Range : $1550 – $1800
Average : $1736
We see the long term gold bull run remaining very much intact, but the conviction and patience of gold investors may be tested in 2013. Against the backdrop of an improving macro-economic environment, particularly in the US, we see dollar firmness and a fading of the fear trade providing a drag on rising gold prices. For a market used to a 17% y-o-y gain, a single digit percentage increase may feel like a bear market. In essence, we see 2013 looking surprisingly like 2012 – that is modest price gains, declining volatility and extended periods of range trading. The caveat to this is the US debt ceiling issue which arises in March 2013 – a fudged outcome could of course generate far higher outcomes than shown above. The key issues will be ongoing Central Bank purchases and growth in investment demand, this being partially offset by a reduction in speculator positions and moderately lower Indian demand as import duties are raised again.
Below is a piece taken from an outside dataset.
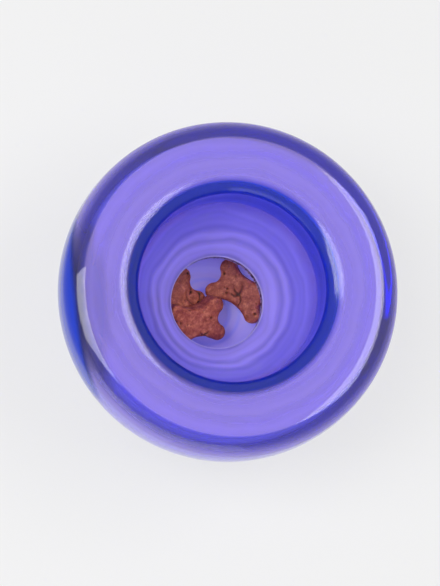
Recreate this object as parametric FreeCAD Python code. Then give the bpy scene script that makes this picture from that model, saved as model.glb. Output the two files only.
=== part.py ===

Broadly speaking though gold will continue to be seen as cheap insurance for those concerned with tail risk and is a high quality asset which holds value amidst competitive devaluations of currencies.
Range : $26.00 – $35.00
Average : $31.16
We expect some softness in silver prices during 2013 which, after a stellar 10 year run, looks vulnerable as the fear trade evaporates and speculators look to reduce their positions commensurately. Silver has consistently been the top performer within the commodity complex but is looking increasing like an aging rock star – a little past its best. We forecast a weak start to the year on US dollar firmness before good demand from industrial applications as global IP picks up, coupled with re-stocking in the second half. With its recent history of price spikes, there is a danger that sharp rises will be seized upon by producers as an opportunity to sell forward, effectively capping the rallies. With primary mine production continuing to rise to new record highs, the onus is increasingly on the silver bull’s to prove the case.
Range : $1545 – $1895
Average : $1711
The prospect of further supply-side disruptions from South Africa from the Unions, coupled with ongoing robust demand from the auto sector looks likely to ensure that platinum prices remain firm in 2013. If, as expected, a number of South African mines go onto care and maintenance then this could potentially exacerbate supply tightness further. With an improving economic backdrop giving rise to higher global IP – and in particular the growth in HDD catalyst demand for commercial vehicles – this gives scope for strong demand in a supply constrained market, setting the scene for potentially far higher prices than those that we have forecast here.
Range : $675 – $820
Average : $787
We expect palladium to move into a supply deficit of about 450,000 ozs. in 2013 as production is mothballed in South Africa which should ensure that prices remain firm in 2013. As such, we anticipate that palladium will be the best performing commodity in the year ahead. The key issue determining the palladium price outlook as always will be the perennial question over Russian metal sales from stocks and from production. In the case of the former we think that the stockpile is already much depleted and for the latter, given that margins are already slim, there is a distinct chance that Russian metal may be withheld from the market. As with platinum, the price risk is very much to the upside as high production costs have placed a floor under this market.